▸ EXERCISE REQUIREMENTS: Copy all the material that follows, keeping every character the same.

▸ DATASET SECTION:
========
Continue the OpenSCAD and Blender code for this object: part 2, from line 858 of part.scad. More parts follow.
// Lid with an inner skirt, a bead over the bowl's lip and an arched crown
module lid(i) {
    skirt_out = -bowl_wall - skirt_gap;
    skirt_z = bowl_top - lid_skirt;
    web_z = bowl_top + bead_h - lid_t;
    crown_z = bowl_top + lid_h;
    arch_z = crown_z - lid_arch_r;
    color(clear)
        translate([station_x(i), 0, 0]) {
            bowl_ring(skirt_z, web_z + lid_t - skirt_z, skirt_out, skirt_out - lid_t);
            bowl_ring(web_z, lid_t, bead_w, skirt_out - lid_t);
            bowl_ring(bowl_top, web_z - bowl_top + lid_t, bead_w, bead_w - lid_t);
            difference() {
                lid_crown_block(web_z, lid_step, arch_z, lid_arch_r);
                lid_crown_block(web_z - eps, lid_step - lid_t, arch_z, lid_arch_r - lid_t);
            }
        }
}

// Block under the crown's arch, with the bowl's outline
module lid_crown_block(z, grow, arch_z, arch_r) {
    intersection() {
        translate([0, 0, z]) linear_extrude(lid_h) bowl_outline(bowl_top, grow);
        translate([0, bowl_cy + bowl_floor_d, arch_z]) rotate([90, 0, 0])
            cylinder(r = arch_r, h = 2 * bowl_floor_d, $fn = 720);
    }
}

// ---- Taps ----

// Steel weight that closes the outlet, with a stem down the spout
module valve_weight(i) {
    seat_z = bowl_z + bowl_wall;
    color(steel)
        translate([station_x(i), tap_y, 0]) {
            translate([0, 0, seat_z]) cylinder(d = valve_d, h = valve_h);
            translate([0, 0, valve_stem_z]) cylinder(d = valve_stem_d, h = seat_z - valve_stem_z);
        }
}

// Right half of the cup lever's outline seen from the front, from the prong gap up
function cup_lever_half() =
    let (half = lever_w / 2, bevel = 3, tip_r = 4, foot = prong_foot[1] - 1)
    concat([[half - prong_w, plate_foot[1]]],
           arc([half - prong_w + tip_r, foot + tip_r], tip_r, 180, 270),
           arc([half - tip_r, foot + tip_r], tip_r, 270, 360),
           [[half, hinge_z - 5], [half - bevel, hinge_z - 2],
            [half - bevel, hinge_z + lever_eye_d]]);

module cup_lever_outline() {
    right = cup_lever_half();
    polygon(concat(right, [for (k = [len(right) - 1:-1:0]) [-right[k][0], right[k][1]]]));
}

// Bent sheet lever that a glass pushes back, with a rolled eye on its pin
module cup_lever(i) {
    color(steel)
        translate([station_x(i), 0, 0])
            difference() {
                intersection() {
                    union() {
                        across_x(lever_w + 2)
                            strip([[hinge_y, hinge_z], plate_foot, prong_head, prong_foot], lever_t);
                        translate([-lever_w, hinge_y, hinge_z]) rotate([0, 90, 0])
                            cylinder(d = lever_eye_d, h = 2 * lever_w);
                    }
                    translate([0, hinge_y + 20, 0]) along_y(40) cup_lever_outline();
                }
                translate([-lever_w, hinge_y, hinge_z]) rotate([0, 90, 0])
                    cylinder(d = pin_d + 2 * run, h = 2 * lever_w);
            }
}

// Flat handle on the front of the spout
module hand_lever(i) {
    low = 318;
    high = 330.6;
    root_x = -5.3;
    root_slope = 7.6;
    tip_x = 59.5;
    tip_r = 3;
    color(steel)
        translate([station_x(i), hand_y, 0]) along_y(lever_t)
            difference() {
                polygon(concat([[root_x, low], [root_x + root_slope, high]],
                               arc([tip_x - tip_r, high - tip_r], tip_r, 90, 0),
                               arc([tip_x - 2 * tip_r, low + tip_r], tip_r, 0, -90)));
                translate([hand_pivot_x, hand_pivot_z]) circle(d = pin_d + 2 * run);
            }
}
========
▸ SOLUTION:
Continue the OpenSCAD and Blender code for this object: part 2, from line 858 of part.scad. More parts follow.
// Lid with an inner skirt, a bead over the bowl's lip and an arched crown
module lid(i) {
    skirt_out = -bowl_wall - skirt_gap;
    skirt_z = bowl_top - lid_skirt;
    web_z = bowl_top + bead_h - lid_t;
    crown_z = bowl_top + lid_h;
    arch_z = crown_z - lid_arch_r;
    color(clear)
        translate([station_x(i), 0, 0]) {
            bowl_ring(skirt_z, web_z + lid_t - skirt_z, skirt_out, skirt_out - lid_t);
            bowl_ring(web_z, lid_t, bead_w, skirt_out - lid_t);
            bowl_ring(bowl_top, web_z - bowl_top + lid_t, bead_w, bead_w - lid_t);
            difference() {
                lid_crown_block(web_z, lid_step, arch_z, lid_arch_r);
                lid_crown_block(web_z - eps, lid_step - lid_t, arch_z, lid_arch_r - lid_t);
            }
        }
}

// Block under the crown's arch, with the bowl's outline
module lid_crown_block(z, grow, arch_z, arch_r) {
    intersection() {
        translate([0, 0, z]) linear_extrude(lid_h) bowl_outline(bowl_top, grow);
        translate([0, bowl_cy + bowl_floor_d, arch_z]) rotate([90, 0, 0])
            cylinder(r = arch_r, h = 2 * bowl_floor_d, $fn = 720);
    }
}

// ---- Taps ----

// Steel weight that closes the outlet, with a stem down the spout
module valve_weight(i) {
    seat_z = bowl_z + bowl_wall;
    color(steel)
        translate([station_x(i), tap_y, 0]) {
            translate([0, 0, seat_z]) cylinder(d = valve_d, h = valve_h);
            translate([0, 0, valve_stem_z]) cylinder(d = valve_stem_d, h = seat_z - valve_stem_z);
        }
}

// Right half of the cup lever's outline seen from the front, from the prong gap up
function cup_lever_half() =
    let (half = lever_w / 2, bevel = 3, tip_r = 4, foot = prong_foot[1] - 1)
    concat([[half - prong_w, plate_foot[1]]],
           arc([half - prong_w + tip_r, foot + tip_r], tip_r, 180, 270),
           arc([half - tip_r, foot + tip_r], tip_r, 270, 360),
           [[half, hinge_z - 5], [half - bevel, hinge_z - 2],
            [half - bevel, hinge_z + lever_eye_d]]);

module cup_lever_outline() {
    right = cup_lever_half();
    polygon(concat(right, [for (k = [len(right) - 1:-1:0]) [-right[k][0], right[k][1]]]));
}

// Bent sheet lever that a glass pushes back, with a rolled eye on its pin
module cup_lever(i) {
    color(steel)
        translate([station_x(i), 0, 0])
            difference() {
                intersection() {
                    union() {
                        across_x(lever_w + 2)
                            strip([[hinge_y, hinge_z], plate_foot, prong_head, prong_foot], lever_t);
                        translate([-lever_w, hinge_y, hinge_z]) rotate([0, 90, 0])
                            cylinder(d = lever_eye_d, h = 2 * lever_w);
                    }
                    translate([0, hinge_y + 20, 0]) along_y(40) cup_lever_outline();
                }
                translate([-lever_w, hinge_y, hinge_z]) rotate([0, 90, 0])
                    cylinder(d = pin_d + 2 * run, h = 2 * lever_w);
            }
}

// Flat handle on the front of the spout
module hand_lever(i) {
    low = 318;
    high = 330.6;
    root_x = -5.3;
    root_slope = 7.6;
    tip_x = 59.5;
    tip_r = 3;
    color(steel)
        translate([station_x(i), hand_y, 0]) along_y(lever_t)
            difference() {
                polygon(concat([[root_x, low], [root_x + root_slope, high]],
                               arc([tip_x - tip_r, high - tip_r], tip_r, 90, 0),
                               arc([tip_x - 2 * tip_r, low + tip_r], tip_r, 0, -90)));
                translate([hand_pivot_x, hand_pivot_z]) circle(d = pin_d + 2 * run);
            }
}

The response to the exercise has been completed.